In my mind, conceptual understanding is critical1, but the problem in school is one of alignment. The reward systems in school don’t favour trying to ask conceptual questions, because they punish creative thinking in favour of being “right”. However, if the students never get to test their common sense and intuition about various subjects, why should we expect them to do well on a test with these kinds of questions?

One thing that I think everyone can agree on is that having a misconception about a subject is something we want to avoid. Put another way, we don’t want students to go through a subject with an incorrect view of a phenomenon, and then proceed to carry this incorrect mental picture with them for years later. Any teacher will tell you that they don’t want this to happen to their students. But the irony is that we do allow this by simply not asking enough conceptual questions to students!

The educational model in physics in particular isn’t set up for this kind of question. As such, we seem to ask fewer conceptual questions because they aren’t easily graded and take up time. The cost is that we let students make their own conclusions regarding the phenomena they learn about, and I am certain that students don’t get it right 100% of the time. Judging from my experience, it’s not even close. Consequently, we end up going through a course thinking that we know enough about the subject, only to be stumped by a conceptual question that either has us scratching our heads or confidently saying something that is incorrect.

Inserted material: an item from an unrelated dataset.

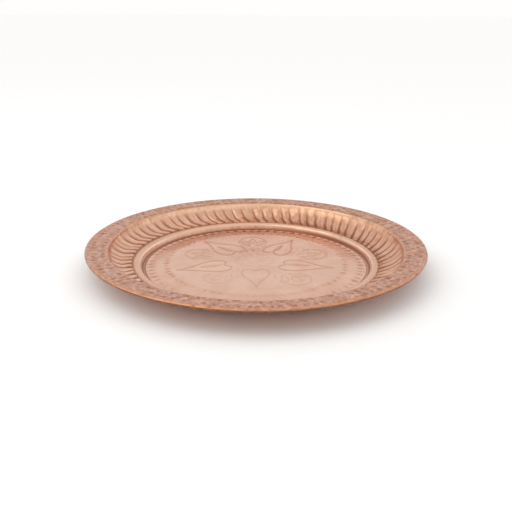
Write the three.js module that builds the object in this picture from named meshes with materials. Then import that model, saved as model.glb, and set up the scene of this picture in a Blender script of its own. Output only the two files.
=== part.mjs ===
// Hammered copper tray: one dished and fluted copper sheet whose edge is
// rolled over a stiffening wire.  Millimetres, +Z up, base resting on z = 0.
import * as THREE from 'three';

// ---- driving dimensions ------------------------------------------------
const SHEET = 0.7;               // thickness of the copper sheet
const RIM_TOP = 22.9;            // height of the rim's upper face beside the wall
const RIM_TILT = 3.0;            // degrees the rim rises from the wall to its edge
const RIM_INNER_R = 144.9;       // upper end of the wall
const RIM_BEND_R = 1.5;          // bend between the wall and the rim
const EDGE_CENTRE_R = 165.5;     // ring on which the edge wire lies
const EDGE_ROLL_R = 1.5;         // outside radius of the rolled edge
const EDGE_ROLL_TURN = 280;      // degrees the sheet is turned round the wire
const EDGE_ROLL_STEPS = 5;       // facets of the roll, outside
const EDGE_BORE_STEPS = 6;       // facets of the roll, inside
const WIRE_R = 0.5;              // radius of the stiffening wire
const WIRE_GAP_DEG = 0.4;        // gap between the wire's two butted ends
const WIRE_STEPS = 104;          // facets round the wire hoop
const FLUTES = 78;               // lobes round the wall
const FLUTE_HEIGHT = 1.3;        // crest of a lobe above the crease beside it
const SWIRL = 4.9;               // degrees the flutes lean, rim to base
const FLUTE_PHASE = 0.45;        // degrees from -Y to a lobe's crest, at the rim
const FLOOR_R = 89.5;            // the raised floor in the middle of the base
const FLOOR_RISE = 2.0;          // how far it stands above the standing ring
const STANDING_R = [107.5, 113.4]; // inside and outside of the standing ring

const COPPER = 0xb87a5e;
const WIRE_STEEL = 0x8d8a86;

const RIM_SLOPE = Math.tan(THREE.MathUtils.degToRad(RIM_TILT));
const EDGE_TOP = RIM_TOP + (EDGE_CENTRE_R - RIM_INNER_R - RIM_BEND_R) * RIM_SLOPE;
const EDGE_CENTRE_Z = EDGE_TOP - EDGE_ROLL_R;
const ROLL_START_DEG = 90 + RIM_TILT;
const ROLL_END_DEG = ROLL_START_DEG - EDGE_ROLL_TURN;
const EDGE_BORE_R = EDGE_ROLL_R - SHEET;
const SEGMENTS = 2 * FLUTES;

// One station of the section: radius, height, how far down the flutes the
// point lies (0 at the rim, 1 at the base) and how strong the lobes are there.
function station(radius, height, down, lobe) {
  return { point: new THREE.Vector2(radius, height), down, lobe };
}

// ---- upper face, from the middle of the base out to the roll ------------
function upperFace() {
  const base = [
    station(0, SHEET + FLOOR_RISE, 1, 0),
    station(FLOOR_R, SHEET + FLOOR_RISE, 1, 0),
    station(STANDING_R[0], SHEET, 1, 0),
    station(STANDING_R[1], SHEET, 1, 0),
  ];
  const moulding = [
    station(113.8, 3.9, 1, 0),
    station(115.2, 5.95, 1, 0),
    station(119.4, 7.0, 1, 0),
    station(122.9, 6.6, 1, 0),
  ];
  const flutedWall = [
    station(125.0, 6.9, 0.96, 0.8),
    station(129.0, 7.7, 0.76, 1),
    station(134.0, 9.2, 0.46, 1),
    station(138.9, 12.3, 0.21, 0.8),
    station(142.2, 15.7, 0.07, 0.45),
  ];
  const rim = [
    station(144.3, 19.4, 0, 0),
    station(RIM_INNER_R, RIM_TOP - RIM_BEND_R, 0, 0),
    station(RIM_INNER_R + RIM_BEND_R, RIM_TOP, 0, 0),
  ];
  return [...base, ...moulding, ...flutedWall, ...rim];
}

// ---- under face: the upper face moved one sheet thickness outwards ------
const LEFT_OUT_BELOW = [4, 6, 13];   // stations the under face can do without

function underFace(upper) {
  const under = [];
  for (let i = 1; i < upper.length; i++) {
    const here = upper[i].point;
    const before = upper[i - 1].point;
    const after = i + 1 < upper.length
      ? upper[i + 1].point
      : new THREE.Vector2(EDGE_CENTRE_R, EDGE_TOP);
    const inward = here.clone().sub(before);
    const outward = after.clone().sub(here);
    const n1 = new THREE.Vector2(inward.y, -inward.x).normalize();
    const n2 = new THREE.Vector2(outward.y, -outward.x).normalize();
    const mean = n1.clone().add(n2).normalize();
    const reach = SHEET / Math.max(0.6, mean.dot(n1));
    const moved = here.clone().addScaledVector(mean, reach);
    moved.y = Math.max(0, moved.y);
    if (!LEFT_OUT_BELOW.includes(i)) {
      under.push(station(moved.x, moved.y, upper[i].down, upper[i].lobe));
    }
  }
  under.push(station(0, FLOOR_RISE, 1, 0));
  return under.sort((a, b) => b.point.x - a.point.x);
}

// ---- the edge turned over the wire --------------------------------------
function arcStations(radius, fromDeg, toDeg, steps) {
  const stations = [];
  for (let i = 0; i <= steps; i++) {
    const angle = THREE.MathUtils.degToRad(fromDeg + (toDeg - fromDeg) * i / steps);
    const x = EDGE_CENTRE_R + radius * Math.cos(angle);
    const y = EDGE_CENTRE_Z + radius * Math.sin(angle);
    stations.push(station(x, y, 0, 0));
  }
  return stations;
}

function traySheet() {
  const upper = upperFace();
  const section = [
    ...upper,
    ...arcStations(EDGE_ROLL_R, ROLL_START_DEG, ROLL_END_DEG, EDGE_ROLL_STEPS),
    ...arcStations(EDGE_BORE_R, ROLL_END_DEG, ROLL_START_DEG, EDGE_BORE_STEPS),
    ...underFace(upper),
  ];
  const outline = section.map((s) => s.point).reverse();
  const stations = section.slice().reverse();
  const geometry = new THREE.LatheGeometry(outline, SEGMENTS);
  pressFlutes(geometry, stations);
  return geometry;
}

// Lift every second column of points into a crest, sink the others into
// creases, and turn each ring so that the lobes lean round the wall.
function pressFlutes(geometry, stations) {
  const position = geometry.attributes.position;
  for (let column = 0; column <= SEGMENTS; column++) {
    const side = column % 2 === 0 ? 0.5 : -0.5;
    for (let row = 0; row < stations.length; row++) {
      const { point, down, lobe } = stations[row];
      const lift = side * FLUTE_HEIGHT * lobe;
      const turn = THREE.MathUtils.degToRad(FLUTE_PHASE - SWIRL * down);
      const angle = 2 * Math.PI * (column % SEGMENTS) / SEGMENTS + turn;
      const radius = point.x - 0.5 * lift;
      const height = point.y + 0.85 * lift;
      const index = column * stations.length + row;
      position.setXYZ(index, radius * Math.sin(angle), height, radius * Math.cos(angle));
    }
  }
  geometry.computeVertexNormals();
}

// ---- the wire hoop inside the roll --------------------------------------
class Hoop extends THREE.Curve {
  getPoint(t, target = new THREE.Vector3()) {
    const angle = THREE.MathUtils.degToRad(90 + WIRE_GAP_DEG / 2 + (360 - WIRE_GAP_DEG) * t);
    const x = EDGE_CENTRE_R * Math.cos(angle);
    const y = EDGE_CENTRE_R * Math.sin(angle);
    return target.set(x, y, EDGE_CENTRE_Z);
  }
}

function edgeWire() {
  const section = new THREE.Shape();
  section.absarc(0, 0, WIRE_R, 0, 2 * Math.PI, false);
  return new THREE.ExtrudeGeometry(section, {
    steps: WIRE_STEPS,
    curveSegments: 4,
    bevelEnabled: false,
    extrudePath: new Hoop(),
  });
}

// ---- assembly ------------------------------------------------------------
function piece(name, geometry, color, roughness) {
  const material = new THREE.MeshStandardMaterial({ color, metalness: 1, roughness });
  const mesh = new THREE.Mesh(geometry, material);
  mesh.name = name;
  return mesh;
}

const tray = new THREE.Group();
tray.name = 'hammered_copper_tray';

const sheet = piece('tray_sheet', traySheet(), COPPER, 0.4);
sheet.rotation.x = Math.PI / 2;
tray.add(sheet);

tray.add(piece('edge_wire', edgeWire(), WIRE_STEEL, 0.5));

export default tray;
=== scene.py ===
"""Hammered copper tray: one raised, fluted and chased sheet with a wired edge.

The sheet's mesh is made here in millimetres, as rings round the Z axis, and is
handed to Blender in metres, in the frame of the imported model.  Bearings are in
degrees from +X towards +Y, and +Y is the far side of the tray in the photograph.
"""
import math
from collections import namedtuple

import bpy
import numpy as np
from mathutils import Matrix, Vector


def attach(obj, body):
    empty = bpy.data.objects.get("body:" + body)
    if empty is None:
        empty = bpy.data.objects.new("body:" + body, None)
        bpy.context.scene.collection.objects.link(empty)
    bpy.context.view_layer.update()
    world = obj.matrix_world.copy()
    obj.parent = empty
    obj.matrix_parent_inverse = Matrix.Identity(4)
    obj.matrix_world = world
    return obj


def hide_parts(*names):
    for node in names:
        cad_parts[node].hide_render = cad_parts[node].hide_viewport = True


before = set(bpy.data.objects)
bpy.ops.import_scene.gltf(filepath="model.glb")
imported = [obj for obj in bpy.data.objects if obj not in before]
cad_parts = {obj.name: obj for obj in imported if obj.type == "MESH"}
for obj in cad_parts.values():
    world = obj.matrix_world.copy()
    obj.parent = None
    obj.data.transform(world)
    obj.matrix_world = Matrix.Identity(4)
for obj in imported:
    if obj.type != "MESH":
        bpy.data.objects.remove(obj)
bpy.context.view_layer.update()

MM = 0.001
TAU = 2.0 * math.pi

# ---- dimensions of the sheet, in millimetres --------------------------------
SHEET = 0.7
RIM_TOP = 22.9                   # upper face of the rim beside the wall
RIM_START_R = 146.4              # where the bend ends and the rim begins
RIM_TILT = math.radians(3.0)     # the rim rises outwards
FLOOR_TOP = 2.7                  # upper face of the raised middle
EDGE_CENTRE_R = 165.4            # centre of the rolled edge
EDGE_ROLL_R = 1.45               # outside radius of the roll
EDGE_ROLL_TURN = 280.0           # degrees the sheet is turned round the wire
EDGE_SUNK = 0.03                 # keeps the uneven edge inside the CAD part's box
EDGE_TOP = RIM_TOP - EDGE_SUNK + (EDGE_CENTRE_R - RIM_START_R) * math.tan(RIM_TILT)
EDGE_CENTRE_Z = EDGE_TOP - EDGE_ROLL_R
RING_GROOVE_END_R = 114.0        # the groove inside the moulding ends here
MOULDING_TOP_R = 120.0

# The section of the upper face from the middle to the start of the roll.
SECTION = [
    (0.0, FLOOR_TOP), (30.0, FLOOR_TOP), (60.0, FLOOR_TOP), (87.5, FLOOR_TOP),
    (89.5, 2.65), (95.0, 2.0), (101.0, 1.3), (106.5, 0.75),
    (108.0, 0.7), (112.4, 0.7), (113.05, 0.95), (113.5, 2.25),
    (113.95, 3.6), (114.45, 4.9), (115.15, 5.85), (116.6, 6.5),
    (119.4, 7.0), (121.3, 6.95), (122.9, 6.6), (125.0, 6.85),
    (129.0, 7.7), (134.0, 9.2), (138.9, 12.3), (142.2, 15.7),
    (144.0, 19.0), (144.7, 21.2), (145.1, 22.15), (146.0, 22.78),
    (147.6, 22.93), (156.0, 23.36), (EDGE_CENTRE_R - 0.10, EDGE_TOP),
]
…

The solution is obviously to tackle more conceptual questions when you are learning, but this isn’t as easy as it seems. While I think this is the answer, it’s not a practical suggestion at present, since it punishes students unfairly in terms of grades for attempting a question and being incorrect in their formulation. In my mind, this isn’t something that one needs to be tested on. Instead, conceptual understanding comes from years of engaging with the topic, but this lesson isn’t being taught when students have the mentality of “remember for the test, and then forget”. I know many of my friends who go through school with this mentality, and it’s something we need to work to discourage. Instead, I think conceptual questions need to be asked more, but not necessarily graded on. I’m thinking of a weekly question that gets students thinking about a topic more deeply. Personally, I will be trying to do this with my own learning. If I come across a conceptual question I cannot answer, I will make sure I find the answer so that I can explain it easily.

I think physics is one of the few subjects where you can really dance between the rigour of mathematics and the simple explanations of intuition. As such, I think it’s useful to not be married to the former approach only, and to be able to explain topics without simply resorting to the mathematics. I think you know that I’m by no means against using mathematics, but doing the computation can sometimes evade the more difficult part of explaining2.

  1. Indeed, if you only want computational ability, than I would suggest we teach everyone how to program calculations into a computer so that we don’t have to keep on doing them by hand. 

  2. Of course, this same idea can be applied to mathematics, though everything gets a bit more abstract. In mathematics, it’s the difference between saying you know something and can prove it, versus merely being able to compute it.